WORK TO BE COMPLETED: Copy out only the span from the line with "attach(piece, body)" to the end of the data, both ends kept, word for word.

* BEGIN DATA LINES *

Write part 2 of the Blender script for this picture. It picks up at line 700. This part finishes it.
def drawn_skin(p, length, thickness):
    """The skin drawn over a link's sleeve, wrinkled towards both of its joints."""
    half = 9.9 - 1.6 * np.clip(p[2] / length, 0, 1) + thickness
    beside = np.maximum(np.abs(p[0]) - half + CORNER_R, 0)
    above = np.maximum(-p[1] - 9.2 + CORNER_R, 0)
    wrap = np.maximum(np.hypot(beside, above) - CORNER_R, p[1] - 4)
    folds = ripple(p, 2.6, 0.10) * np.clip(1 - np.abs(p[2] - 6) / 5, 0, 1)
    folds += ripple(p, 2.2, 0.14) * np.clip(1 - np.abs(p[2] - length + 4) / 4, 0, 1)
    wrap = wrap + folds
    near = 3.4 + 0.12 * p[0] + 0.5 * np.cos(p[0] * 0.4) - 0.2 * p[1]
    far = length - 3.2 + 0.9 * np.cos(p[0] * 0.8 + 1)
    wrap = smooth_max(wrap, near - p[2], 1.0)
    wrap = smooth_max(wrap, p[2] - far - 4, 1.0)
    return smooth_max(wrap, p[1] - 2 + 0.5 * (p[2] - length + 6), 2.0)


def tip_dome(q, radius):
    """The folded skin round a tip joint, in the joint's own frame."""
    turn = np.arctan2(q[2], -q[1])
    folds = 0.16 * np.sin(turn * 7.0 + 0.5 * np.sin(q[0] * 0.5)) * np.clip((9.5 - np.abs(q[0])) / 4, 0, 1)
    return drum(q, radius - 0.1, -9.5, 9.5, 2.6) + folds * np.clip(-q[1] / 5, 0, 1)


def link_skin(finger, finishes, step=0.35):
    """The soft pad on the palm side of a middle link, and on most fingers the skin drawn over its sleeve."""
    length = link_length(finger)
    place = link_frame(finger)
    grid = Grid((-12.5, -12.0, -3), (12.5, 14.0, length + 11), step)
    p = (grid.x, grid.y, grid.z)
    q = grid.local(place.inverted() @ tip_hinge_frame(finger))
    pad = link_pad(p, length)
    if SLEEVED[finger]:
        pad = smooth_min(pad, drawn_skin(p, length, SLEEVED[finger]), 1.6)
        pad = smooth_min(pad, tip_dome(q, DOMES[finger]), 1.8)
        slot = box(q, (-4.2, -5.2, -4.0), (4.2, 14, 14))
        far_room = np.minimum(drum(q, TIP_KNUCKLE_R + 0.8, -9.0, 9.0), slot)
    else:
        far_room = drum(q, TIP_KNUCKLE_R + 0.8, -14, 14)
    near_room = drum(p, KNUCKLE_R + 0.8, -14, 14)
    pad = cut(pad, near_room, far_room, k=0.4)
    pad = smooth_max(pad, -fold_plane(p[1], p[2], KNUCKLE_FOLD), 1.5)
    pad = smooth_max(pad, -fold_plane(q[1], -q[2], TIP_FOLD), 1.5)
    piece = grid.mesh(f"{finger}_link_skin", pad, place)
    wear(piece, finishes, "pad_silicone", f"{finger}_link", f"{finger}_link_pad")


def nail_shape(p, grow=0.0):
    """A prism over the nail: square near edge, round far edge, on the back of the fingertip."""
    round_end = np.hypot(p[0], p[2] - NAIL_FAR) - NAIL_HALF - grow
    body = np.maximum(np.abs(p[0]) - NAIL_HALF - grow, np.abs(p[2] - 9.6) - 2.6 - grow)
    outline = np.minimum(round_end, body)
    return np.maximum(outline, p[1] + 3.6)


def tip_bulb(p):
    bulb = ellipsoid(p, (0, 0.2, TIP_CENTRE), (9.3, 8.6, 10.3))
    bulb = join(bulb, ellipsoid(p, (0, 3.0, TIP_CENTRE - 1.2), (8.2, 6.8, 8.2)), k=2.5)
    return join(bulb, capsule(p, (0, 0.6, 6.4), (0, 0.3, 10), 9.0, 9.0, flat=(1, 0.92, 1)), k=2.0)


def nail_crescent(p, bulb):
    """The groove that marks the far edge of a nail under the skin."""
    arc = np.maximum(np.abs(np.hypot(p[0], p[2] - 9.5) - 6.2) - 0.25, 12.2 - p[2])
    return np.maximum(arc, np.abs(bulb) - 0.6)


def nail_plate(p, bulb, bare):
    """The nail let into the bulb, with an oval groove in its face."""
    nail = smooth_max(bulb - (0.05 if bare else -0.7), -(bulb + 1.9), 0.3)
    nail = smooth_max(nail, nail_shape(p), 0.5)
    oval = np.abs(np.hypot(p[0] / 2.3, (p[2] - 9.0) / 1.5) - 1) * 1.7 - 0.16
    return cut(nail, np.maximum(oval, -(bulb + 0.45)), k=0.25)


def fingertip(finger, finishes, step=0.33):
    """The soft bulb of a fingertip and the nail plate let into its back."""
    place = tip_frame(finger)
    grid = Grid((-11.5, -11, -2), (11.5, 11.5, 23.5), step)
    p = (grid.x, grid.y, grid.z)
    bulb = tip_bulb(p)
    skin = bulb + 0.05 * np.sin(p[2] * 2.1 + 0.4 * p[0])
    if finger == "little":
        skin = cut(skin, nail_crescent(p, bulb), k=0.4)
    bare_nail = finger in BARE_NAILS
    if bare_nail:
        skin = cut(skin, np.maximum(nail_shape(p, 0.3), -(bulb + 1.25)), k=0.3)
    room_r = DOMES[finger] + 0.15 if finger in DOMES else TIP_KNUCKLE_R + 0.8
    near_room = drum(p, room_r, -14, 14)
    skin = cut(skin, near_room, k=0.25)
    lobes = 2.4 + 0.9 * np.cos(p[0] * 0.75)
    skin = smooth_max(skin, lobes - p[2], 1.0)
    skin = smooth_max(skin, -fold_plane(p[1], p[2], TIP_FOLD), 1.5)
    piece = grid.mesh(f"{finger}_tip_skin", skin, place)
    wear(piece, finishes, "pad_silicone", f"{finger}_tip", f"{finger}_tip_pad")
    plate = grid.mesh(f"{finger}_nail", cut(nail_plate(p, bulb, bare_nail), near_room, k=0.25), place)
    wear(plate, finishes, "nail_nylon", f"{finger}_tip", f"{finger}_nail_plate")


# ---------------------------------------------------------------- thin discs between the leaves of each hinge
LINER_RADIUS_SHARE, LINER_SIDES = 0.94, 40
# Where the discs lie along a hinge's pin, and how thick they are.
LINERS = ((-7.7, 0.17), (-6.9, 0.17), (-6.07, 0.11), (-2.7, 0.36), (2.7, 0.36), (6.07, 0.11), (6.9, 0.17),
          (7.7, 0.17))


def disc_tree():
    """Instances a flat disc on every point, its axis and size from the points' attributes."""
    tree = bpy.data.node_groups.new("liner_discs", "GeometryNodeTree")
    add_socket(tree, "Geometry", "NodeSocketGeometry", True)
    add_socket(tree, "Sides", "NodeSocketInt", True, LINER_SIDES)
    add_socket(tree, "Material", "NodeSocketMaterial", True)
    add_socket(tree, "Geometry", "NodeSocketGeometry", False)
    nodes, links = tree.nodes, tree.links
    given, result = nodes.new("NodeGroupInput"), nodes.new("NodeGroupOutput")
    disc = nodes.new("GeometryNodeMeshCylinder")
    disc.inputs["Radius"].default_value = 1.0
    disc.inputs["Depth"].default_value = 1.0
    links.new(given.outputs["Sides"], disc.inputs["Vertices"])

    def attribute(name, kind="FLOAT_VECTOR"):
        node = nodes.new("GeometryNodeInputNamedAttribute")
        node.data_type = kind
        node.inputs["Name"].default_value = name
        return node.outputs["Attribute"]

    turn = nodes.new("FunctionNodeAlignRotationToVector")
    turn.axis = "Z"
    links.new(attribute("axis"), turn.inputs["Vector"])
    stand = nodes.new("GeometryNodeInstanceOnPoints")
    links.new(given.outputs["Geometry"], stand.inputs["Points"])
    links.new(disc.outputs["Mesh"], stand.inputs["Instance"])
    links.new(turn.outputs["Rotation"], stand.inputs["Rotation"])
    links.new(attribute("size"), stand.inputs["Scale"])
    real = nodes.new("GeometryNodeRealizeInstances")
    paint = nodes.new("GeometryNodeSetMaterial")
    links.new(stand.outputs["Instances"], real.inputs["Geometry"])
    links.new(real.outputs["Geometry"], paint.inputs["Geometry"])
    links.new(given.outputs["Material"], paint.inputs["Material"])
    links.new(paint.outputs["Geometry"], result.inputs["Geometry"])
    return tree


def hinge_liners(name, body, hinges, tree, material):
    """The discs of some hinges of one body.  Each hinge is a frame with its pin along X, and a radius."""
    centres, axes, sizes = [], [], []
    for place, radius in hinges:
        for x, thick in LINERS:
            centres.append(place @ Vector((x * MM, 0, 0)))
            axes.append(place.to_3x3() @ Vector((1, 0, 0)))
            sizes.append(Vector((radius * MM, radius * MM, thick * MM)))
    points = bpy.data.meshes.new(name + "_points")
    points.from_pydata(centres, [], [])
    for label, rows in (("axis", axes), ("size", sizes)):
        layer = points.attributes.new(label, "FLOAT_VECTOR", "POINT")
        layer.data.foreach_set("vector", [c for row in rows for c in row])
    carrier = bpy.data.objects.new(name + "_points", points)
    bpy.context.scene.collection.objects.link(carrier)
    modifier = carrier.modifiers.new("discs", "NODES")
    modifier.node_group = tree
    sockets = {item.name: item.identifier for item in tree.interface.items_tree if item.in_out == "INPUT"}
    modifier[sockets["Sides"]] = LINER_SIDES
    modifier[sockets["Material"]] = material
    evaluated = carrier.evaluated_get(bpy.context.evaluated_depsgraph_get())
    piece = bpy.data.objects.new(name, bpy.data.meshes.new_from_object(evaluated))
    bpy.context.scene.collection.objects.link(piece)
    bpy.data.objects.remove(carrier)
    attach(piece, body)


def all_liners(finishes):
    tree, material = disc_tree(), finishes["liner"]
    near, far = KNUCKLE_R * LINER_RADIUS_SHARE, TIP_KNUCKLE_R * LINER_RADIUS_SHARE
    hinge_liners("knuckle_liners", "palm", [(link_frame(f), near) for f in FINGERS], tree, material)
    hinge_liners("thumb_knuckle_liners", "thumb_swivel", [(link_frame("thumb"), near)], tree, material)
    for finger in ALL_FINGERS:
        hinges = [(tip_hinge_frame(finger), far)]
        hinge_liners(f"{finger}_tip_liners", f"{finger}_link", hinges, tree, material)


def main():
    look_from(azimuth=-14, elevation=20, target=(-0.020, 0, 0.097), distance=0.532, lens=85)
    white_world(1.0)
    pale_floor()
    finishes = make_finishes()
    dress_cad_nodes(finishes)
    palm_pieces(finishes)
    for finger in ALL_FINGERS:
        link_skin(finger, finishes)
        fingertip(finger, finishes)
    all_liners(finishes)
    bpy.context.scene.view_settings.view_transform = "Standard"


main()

* END DATA LINES *

FINISHED ANSWER:
    attach(piece, body)


def all_liners(finishes):
    tree, material = disc_tree(), finishes["liner"]
    near, far = KNUCKLE_R * LINER_RADIUS_SHARE, TIP_KNUCKLE_R * LINER_RADIUS_SHARE
    hinge_liners("knuckle_liners", "palm", [(link_frame(f), near) for f in FINGERS], tree, material)
    hinge_liners("thumb_knuckle_liners", "thumb_swivel", [(link_frame("thumb"), near)], tree, material)
    for finger in ALL_FINGERS:
        hinges = [(tip_hinge_frame(finger), far)]
        hinge_liners(f"{finger}_tip_liners", f"{finger}_link", hinges, tree, material)


def main():
    look_from(azimuth=-14, elevation=20, target=(-0.020, 0, 0.097), distance=0.532, lens=85)
    white_world(1.0)
    pale_floor()
    finishes = make_finishes()
    dress_cad_nodes(finishes)
    palm_pieces(finishes)
    for finger in ALL_FINGERS:
        link_skin(finger, finishes)
        fingertip(finger, finishes)
    all_liners(finishes)
    bpy.context.scene.view_settings.view_transform = "Standard"


main()